Volunteer workers from different parts of the world spend a minimum of six weeks working at the inn, and have helped in beautifying the surroundings by planting flowers and painting doors and walls, with unknown artists adding their talents in really artistic paintings, notably on the walls of the dining room.
Almost against her original feelings about the new venture, Suraida Nasser has today become an active partner at the inn.

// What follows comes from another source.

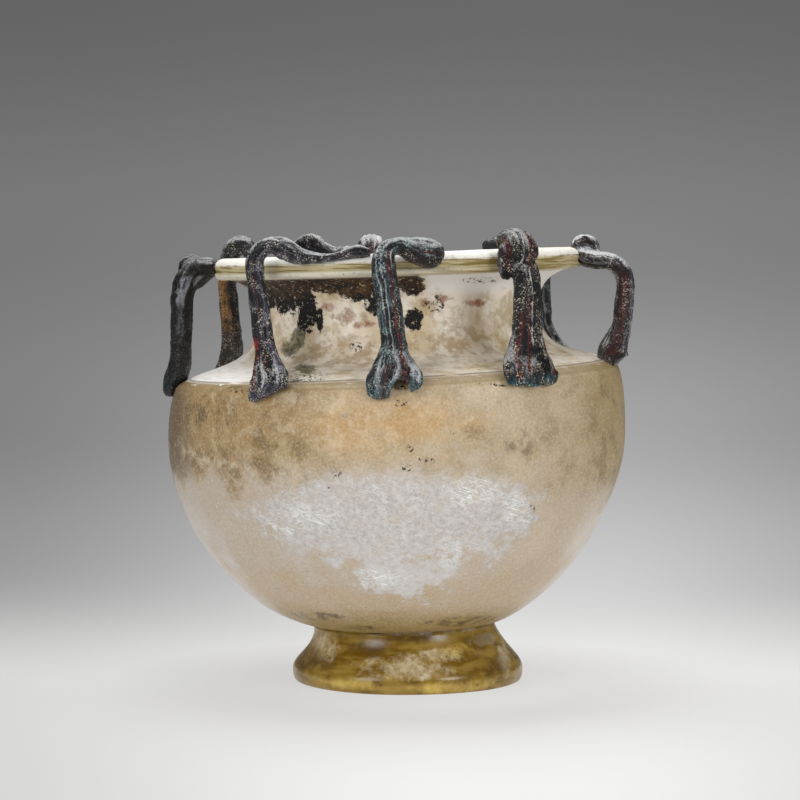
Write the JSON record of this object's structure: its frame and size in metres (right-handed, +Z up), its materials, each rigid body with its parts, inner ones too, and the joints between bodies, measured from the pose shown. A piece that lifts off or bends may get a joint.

She admits that at first she visited only occasionally, making sure that the picture of her great- grandfather, after whom the inn is named, was displayed in the reception room, and checking that everything met with her approval. Then she began to visit more regularly. She gives talks in the mornings to guests who are interested in the history of the building. She is very honest and forthright in her description of old Nazareth in the years before the inn was opened, and her feelings about starting the project with Maoz.

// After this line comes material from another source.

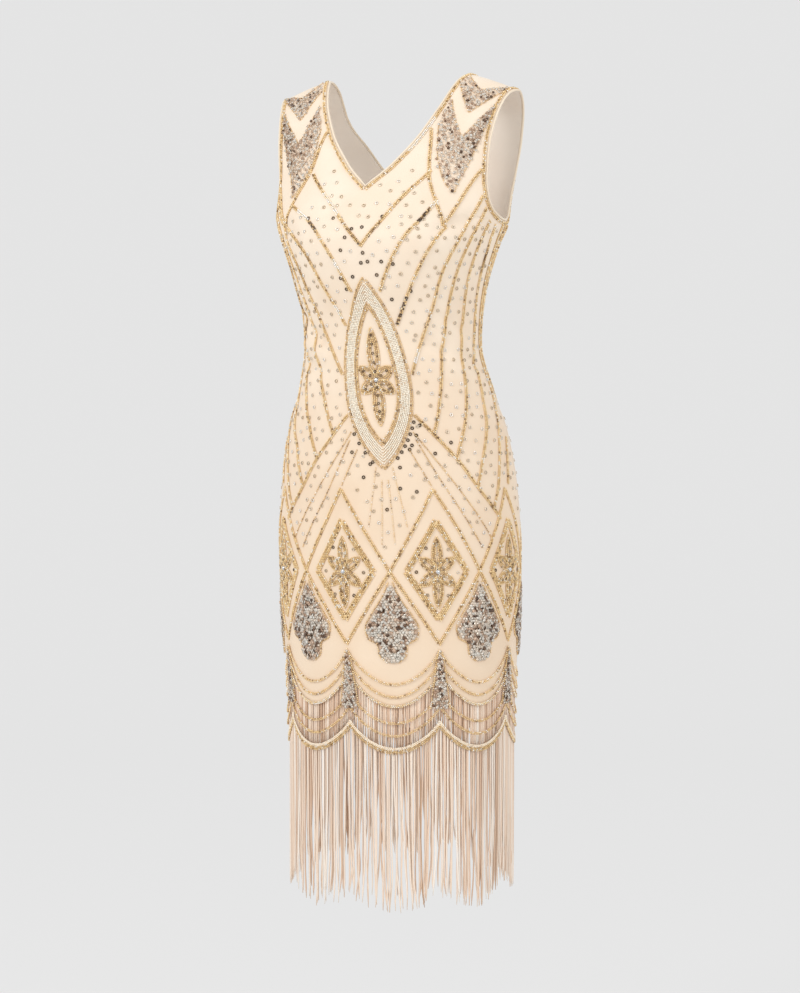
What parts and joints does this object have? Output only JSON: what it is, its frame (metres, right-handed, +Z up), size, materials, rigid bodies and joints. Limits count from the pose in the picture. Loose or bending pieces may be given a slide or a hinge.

“Then,” and she laughs, “I began to come here every day.” She converted one of the many rooms into an art gallery where she sells olive oil soap from the West Bank and arts, crafts and handiwork done by Palestinian women from the refugee camp. “This enables them to earn a living,” she says.
On a personal note, this was the first time we had stayed overnight in the old city. Besides our good impressions of the surroundings, we were surprised by the many people who came to our aid, both in Nazareth and in the smaller towns along the Jesus trail – sometimes without our asking – when they saw we needed help. This happened several times when we got lost (our fault – we began in the wrong place) when walking on the first leg of the trail from Nazareth via ancient Tsipori to Kfar Cana (about 16 kilometers if you don’t get lost!).
The walking trail, an idea which began with Maoz and his American partner, David Landis, and which has the cooperation of the Society for the Protection of Nature and the Tourism Ministry, is a 65-kilometer four-day affair, stretching from Nazareth to the Sea of Galilee.